Output the material below in its entirety, exactly as given.
____ Source data
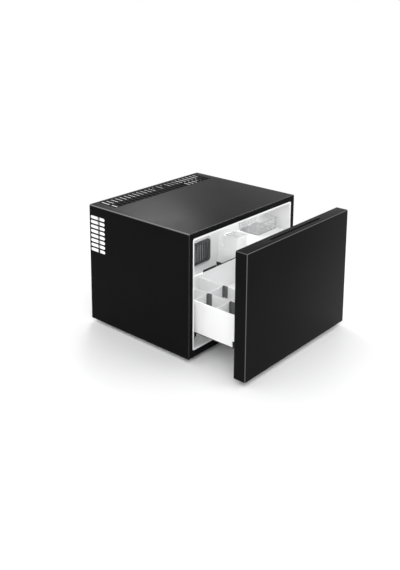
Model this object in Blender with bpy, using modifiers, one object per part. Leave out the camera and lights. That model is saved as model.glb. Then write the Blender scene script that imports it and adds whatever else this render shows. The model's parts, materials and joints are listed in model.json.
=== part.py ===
# A drawer minibar fridge: an insulated steel cabinet with a drawer that slides out of its front.
# Metres, +Z up, -Y is the front. The origin lies on the floor, under the centre of the whole
# object as it stands with its drawer partly out.

import bpy
import bmesh
from math import cos, pi, radians, sin, tan
from mathutils import Matrix, Vector

# Fits
GAP = 0.0003            # between neighbours that seat on each other
MERGE = 0.00001         # distance that counts as one point

# Cabinet
WIDTH = 0.549
HEIGHT = 0.417
CABINET_DEPTH = 0.4405
REAR_DEPTH = 0.1225             # from the cavity's back to the open rear, for the cooling unit
SHEET = 0.0012          # steel sheet of the wrap, base, bulkhead and posts
EDGE_RADIUS = 0.005     # folded top edges
FOOT_HEIGHT = 0.0135
FOOT_RADIUS = 0.010
FOOT_CHAMFER = 0.0015
FOOT_CHAMFER_HEIGHT = 0.002
FOOT_INSET_X = 0.0345
FOOT_INSET_FRONT = 0.024
FOOT_INSET_REAR = 0.0285
STUD_RADIUS = 0.003
STUD_RISE = 0.0045
STUD_PLAY = 0.0005

# Front frame and liner
FLANGE_SIDE = 0.018
FLANGE_TOP = 0.020
FLANGE_BOTTOM = 0.0235
FRAME_SHEET = 0.0015
FRAME_RETURN = 0.014
LINER_WALL = 0.002
LINER_CORNER = 0.006
LIP_WIDTH = 0.005
LIP_DEPTH = 0.008
REAR_FOAM = 0.0177

# Vents
SIDE_SLOTS = 8
SIDE_SLOT_PITCH = 0.016
SIDE_SLOT_HEIGHT = 0.0105
SIDE_SLOT_LENGTH = 0.068
SIDE_SLOT_REAR = 0.0045         # from the rear edge to the slots
SIDE_SLOT_TOP = 0.0412          # from the top to the middle of the first slot
VENT_FROM_SIDE = 0.029
VENT_FRONT_PLAY = 0.0025        # from the bulkhead to the grille's lip
VENT_REAR = 0.0065              # from the rear edge to the opening
VENT_THICKNESS = 0.006
VENT_LIP = 0.004
VENT_LIP_THICKNESS = 0.0015
VENT_SLOTS = 24
VENT_SLOT_PITCH = 0.020
VENT_SLOT_WIDTH = 0.0095
VENT_ROW_REAR = 0.042
VENT_BORDER = 0.004
VENT_RIB = 0.006                # rib between the two rows
BASE_SLOTS = 9
BASE_SLOT_WIDTH = 0.008
BASE_SLOT_LENGTH = 0.050

# Posts in the open rear
POST_LEG = 0.008
POST_FROM_SIDE = 0.015
POST_FROM_REAR = 0.0225

# Cooling unit
COOLING_HEIGHT = 0.164          # middle of the fans, above the floor
LOUVRE_WIDTH = 0.386
LOUVRE_HEIGHT = 0.084
LOUVRE_STANDOFF = 0.0115
LOUVRE_WALL = 0.002
LOUVRE_CORNER = 0.010
LOUVRE_SLOTS = 35
LOUVRE_SLOT_PITCH = 0.010
LOUVRE_SLOT_WIDTH = 0.005
LOUVRE_SLOT_HEIGHT = 0.064
BEZEL_BAND = 0.010
BEZEL_STANDOFF = 0.006
WINDOW_WIDTH = 0.200
WINDOW_HEIGHT = 0.074
MODULE_SIZE = 0.040
MODULE_THICKNESS = 0.0038
MODULE_HOLE = 0.046
COLD_SINK_WIDTH = 0.120
COLD_SINK_HEIGHT = 0.070
COLD_SINK_BASE = 0.004
COLD_FINS = 16
COLD_FIN = 0.0012
COLD_FAN_SIZE = 0.060
COLD_FAN_DEPTH = 0.010
COLD_FAN_BLADES = 7
COLD_FAN_TURN = radians(35)
HOT_SINK_SIZE = 0.140
HOT_SINK_BASE = 0.006
HOT_SINK_DEPTH = 0.036
HOT_FINS = 15
HOT_FIN = 0.0016
HOT_FAN_SIZE = 0.092
HOT_FAN_DEPTH = 0.025
HOT_FAN_BLADES = 7
HOT_FAN_TURN = radians(38)
FAN_WALL = 0.025                # fan shares from here, as parts of the fan's size
FAN_CORNER = 0.04
FAN_HUB = 0.2
FAN_STRUT = 0.05
FAN_BLADE = 0.014
FAN_BLADE_ROOT = 0.8            # blades start at this part of the hub's radius
FAN_CHORD = 1.25                # blade chord as a part of the hub's radius
FAN_CHORD_FILL = 0.92           # and the part of the hub's depth that it may fill
FAN_PLATE = 0.16                # strut plate as a part of the fan's depth
FAN_FRONT_PLAY = 0.06
SHROUD_WIDTH = 0.360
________
• **Task answer**
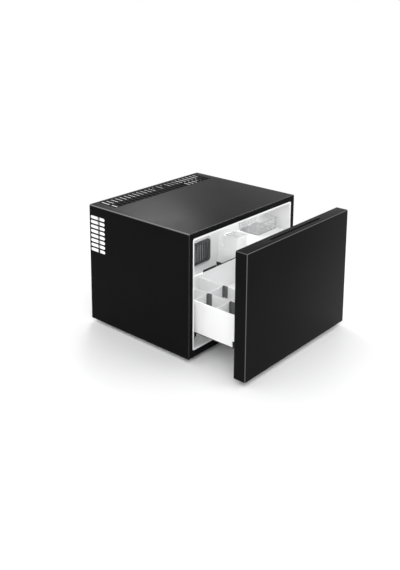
Model this object in Blender with bpy, using modifiers, one object per part. Leave out the camera and lights. That model is saved as model.glb. Then write the Blender scene script that imports it and adds whatever else this render shows. The model's parts, materials and joints are listed in model.json.
=== part.py ===
# A drawer minibar fridge: an insulated steel cabinet with a drawer that slides out of its front.
# Metres, +Z up, -Y is the front. The origin lies on the floor, under the centre of the whole
# object as it stands with its drawer partly out.

import bpy
import bmesh
from math import cos, pi, radians, sin, tan
from mathutils import Matrix, Vector

# Fits
GAP = 0.0003            # between neighbours that seat on each other
MERGE = 0.00001         # distance that counts as one point

# Cabinet
WIDTH = 0.549
HEIGHT = 0.417
CABINET_DEPTH = 0.4405
REAR_DEPTH = 0.1225             # from the cavity's back to the open rear, for the cooling unit
SHEET = 0.0012          # steel sheet of the wrap, base, bulkhead and posts
EDGE_RADIUS = 0.005     # folded top edges
FOOT_HEIGHT = 0.0135
FOOT_RADIUS = 0.010
FOOT_CHAMFER = 0.0015
FOOT_CHAMFER_HEIGHT = 0.002
FOOT_INSET_X = 0.0345
FOOT_INSET_FRONT = 0.024
FOOT_INSET_REAR = 0.0285
STUD_RADIUS = 0.003
STUD_RISE = 0.0045
STUD_PLAY = 0.0005

# Front frame and liner
FLANGE_SIDE = 0.018
FLANGE_TOP = 0.020
FLANGE_BOTTOM = 0.0235
FRAME_SHEET = 0.0015
FRAME_RETURN = 0.014
LINER_WALL = 0.002
LINER_CORNER = 0.006
LIP_WIDTH = 0.005
LIP_DEPTH = 0.008
REAR_FOAM = 0.0177

# Vents
SIDE_SLOTS = 8
SIDE_SLOT_PITCH = 0.016
SIDE_SLOT_HEIGHT = 0.0105
SIDE_SLOT_LENGTH = 0.068
SIDE_SLOT_REAR = 0.0045         # from the rear edge to the slots
SIDE_SLOT_TOP = 0.0412          # from the top to the middle of the first slot
VENT_FROM_SIDE = 0.029
VENT_FRONT_PLAY = 0.0025        # from the bulkhead to the grille's lip
VENT_REAR = 0.0065              # from the rear edge to the opening
VENT_THICKNESS = 0.006
VENT_LIP = 0.004
VENT_LIP_THICKNESS = 0.0015
VENT_SLOTS = 24
VENT_SLOT_PITCH = 0.020
VENT_SLOT_WIDTH = 0.0095
VENT_ROW_REAR = 0.042
VENT_BORDER = 0.004
VENT_RIB = 0.006                # rib between the two rows
BASE_SLOTS = 9
BASE_SLOT_WIDTH = 0.008
BASE_SLOT_LENGTH = 0.050

# Posts in the open rear
POST_LEG = 0.008
POST_FROM_SIDE = 0.015
POST_FROM_REAR = 0.0225

# Cooling unit
COOLING_HEIGHT = 0.164          # middle of the fans, above the floor
LOUVRE_WIDTH = 0.386
LOUVRE_HEIGHT = 0.084
LOUVRE_STANDOFF = 0.0115
LOUVRE_WALL = 0.002
LOUVRE_CORNER = 0.010
LOUVRE_SLOTS = 35
LOUVRE_SLOT_PITCH = 0.010
LOUVRE_SLOT_WIDTH = 0.005
LOUVRE_SLOT_HEIGHT = 0.064
BEZEL_BAND = 0.010
BEZEL_STANDOFF = 0.006
WINDOW_WIDTH = 0.200
WINDOW_HEIGHT = 0.074
MODULE_SIZE = 0.040
MODULE_THICKNESS = 0.0038
MODULE_HOLE = 0.046
COLD_SINK_WIDTH = 0.120
COLD_SINK_HEIGHT = 0.070
COLD_SINK_BASE = 0.004
COLD_FINS = 16
COLD_FIN = 0.0012
COLD_FAN_SIZE = 0.060
COLD_FAN_DEPTH = 0.010
COLD_FAN_BLADES = 7
COLD_FAN_TURN = radians(35)
HOT_SINK_SIZE = 0.140
HOT_SINK_BASE = 0.006
HOT_SINK_DEPTH = 0.036
HOT_FINS = 15
HOT_FIN = 0.0016
HOT_FAN_SIZE = 0.092
HOT_FAN_DEPTH = 0.025
HOT_FAN_BLADES = 7
HOT_FAN_TURN = radians(38)
FAN_WALL = 0.025                # fan shares from here, as parts of the fan's size
FAN_CORNER = 0.04
FAN_HUB = 0.2
FAN_STRUT = 0.05
FAN_BLADE = 0.014
FAN_BLADE_ROOT = 0.8            # blades start at this part of the hub's radius
FAN_CHORD = 1.25                # blade chord as a part of the hub's radius
FAN_CHORD_FILL = 0.92           # and the part of the hub's depth that it may fill
FAN_PLATE = 0.16                # strut plate as a part of the fan's depth
FAN_FRONT_PLAY = 0.06
SHROUD_WIDTH = 0.360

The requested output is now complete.